◆ **Given request**: Word for word, restate every line of the material.

◆ **Raw data**:
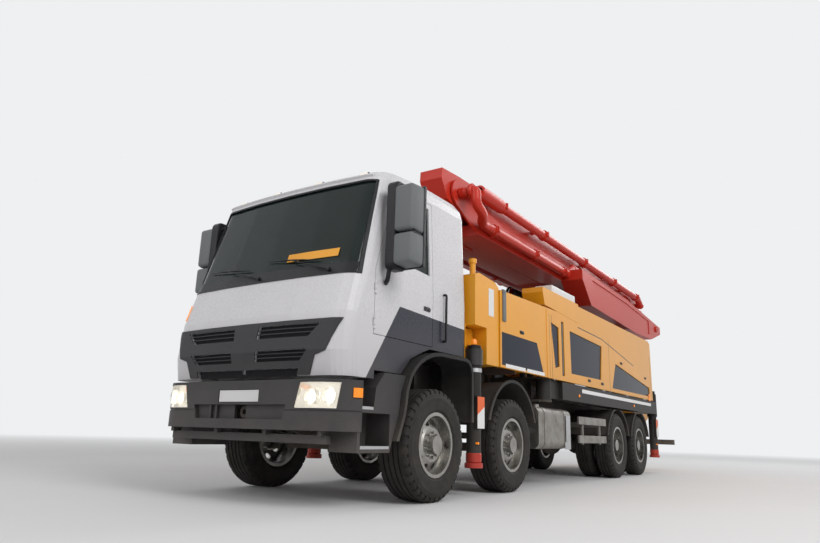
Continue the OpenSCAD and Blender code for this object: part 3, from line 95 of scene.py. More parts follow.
for method, kind in (("__add__", "ADD"), ("__sub__", "SUBTRACT"), ("__mul__", "MULTIPLY"),
                     ("__truediv__", "DIVIDE"), ("low", "MINIMUM"), ("high", "MAXIMUM"),
                     ("over", "GREATER_THAN"), ("under", "LESS_THAN"), ("size", "ABSOLUTE"),
                     ("root", "SQRT"), ("waves", "SINE")):
    give_sum(method, kind)
for method, kind in (("__radd__", "ADD"), ("__rsub__", "SUBTRACT")):
    give_sum(method, kind, swapped=True)
print("shader sums ready")

# %% [markdown]
# A finish is one material. This class starts it with the object's own coordinates, makes any node
# with its settings and inputs, and joins a number or a sum to a socket in the same way, so that
# each paint below takes only a few lines.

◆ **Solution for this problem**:
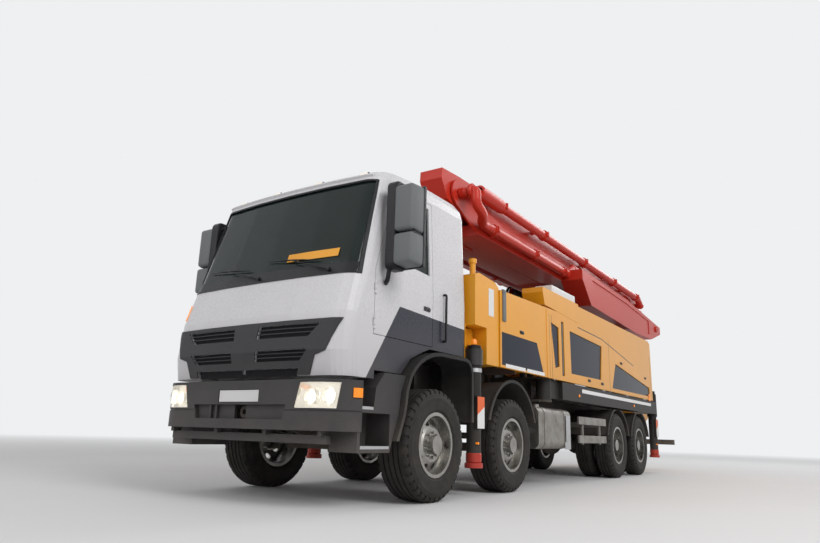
Continue the OpenSCAD and Blender code for this object: part 3, from line 95 of scene.py. More parts follow.
for method, kind in (("__add__", "ADD"), ("__sub__", "SUBTRACT"), ("__mul__", "MULTIPLY"),
                     ("__truediv__", "DIVIDE"), ("low", "MINIMUM"), ("high", "MAXIMUM"),
                     ("over", "GREATER_THAN"), ("under", "LESS_THAN"), ("size", "ABSOLUTE"),
                     ("root", "SQRT"), ("waves", "SINE")):
    give_sum(method, kind)
for method, kind in (("__radd__", "ADD"), ("__rsub__", "SUBTRACT")):
    give_sum(method, kind, swapped=True)
print("shader sums ready")

# %% [markdown]
# A finish is one material. This class starts it with the object's own coordinates, makes any node
# with its settings and inputs, and joins a number or a sum to a socket in the same way, so that
# each paint below takes only a few lines.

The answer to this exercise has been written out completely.